From here, the story line gets really boring. I hit the base of the climb at Hwy 80 and tried to lock in at 6 miles per hour. Then, I tried to do this continuously for the next hour. Yup. That's right, struggle each pedal turn to keep moving at 6mph. Like how fast my girls could ride when they were 2 years old!

I took my final SAG stop at the Blue Ridge Parkway. From here the climb is not as steep, but fatigue had set in to the point that I could get over the 6mph barrier. Same story... just plod along hoping you don't give out before reaching the top. Some guys passed me like I was sitting still. Others passed me multiple times, because they would stop at the SAG's but I would keep on rolling.... Like the tortoise and the hare.

As the miles turned slowly over, I spent a lot of time thinking about Josiah. I remembered riding the Assault in 2009, 2 days before he would be born, and all the anxiety that surrounded his entrance into the world. Then I thought through all the "mountains" Josiah climbed in his short lifetime. I knew that no matter how hard this ride was for me, it is just a blessing that I am able to do something like this.

Erin's Dad likes to remind me that Josiah just kept pedaling. It didn't matter how steep the climb, how difficult the gears on the bike, or how tired or thirsty he might have been. Josiah just kept pedaling until the very end of his life. So... that's what I did. I pedaled harder faster and stronger. In the final 2 miles I began to realize I would still have gas in the tank at the end. I picked up the pace even more (like up to we're flying now!) I began passing people in the final stretch. People who had gone by me even an hour beforehand. I stood up on the pedals for the final 500 yards and tried to push it through the finish.

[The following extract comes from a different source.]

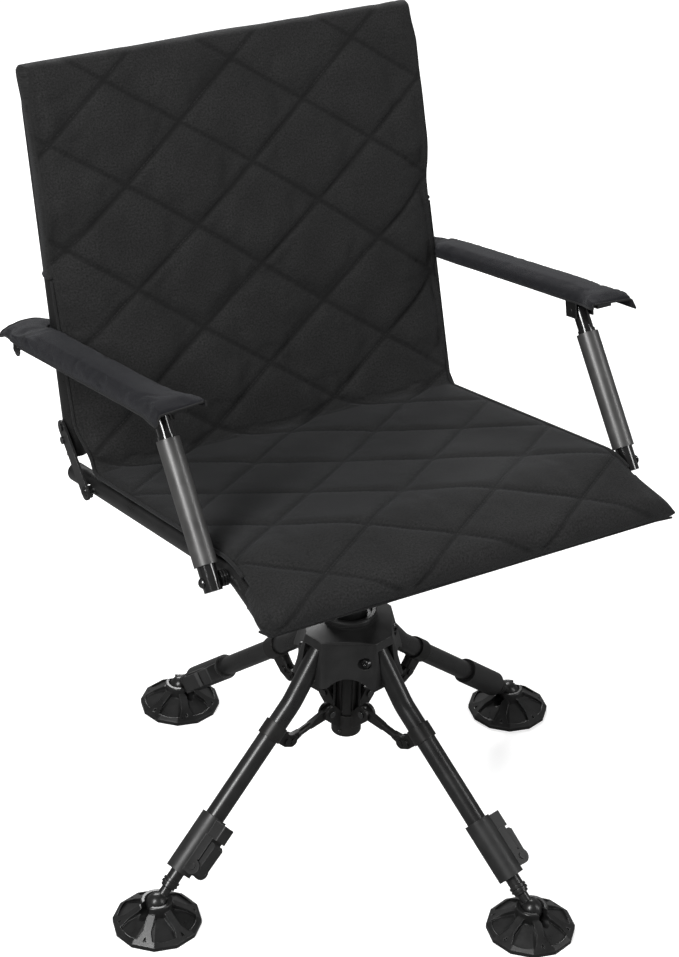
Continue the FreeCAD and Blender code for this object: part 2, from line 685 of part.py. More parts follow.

I couldn't. I eased off 20 yards from the top, sat down and turned the pedals a few more painful revolutions. The clock read 7:46 - a personal best. Sure, tons of people beat me up the mountain, but I had a fantastic time.

Maybe I can use this verse in my post next year.

Isaiah 41:15 "Behold, I have made you a new, sharp threshing sledge with double edges; You will thresh the mountains and pulverize them, And will make the hills like chaff."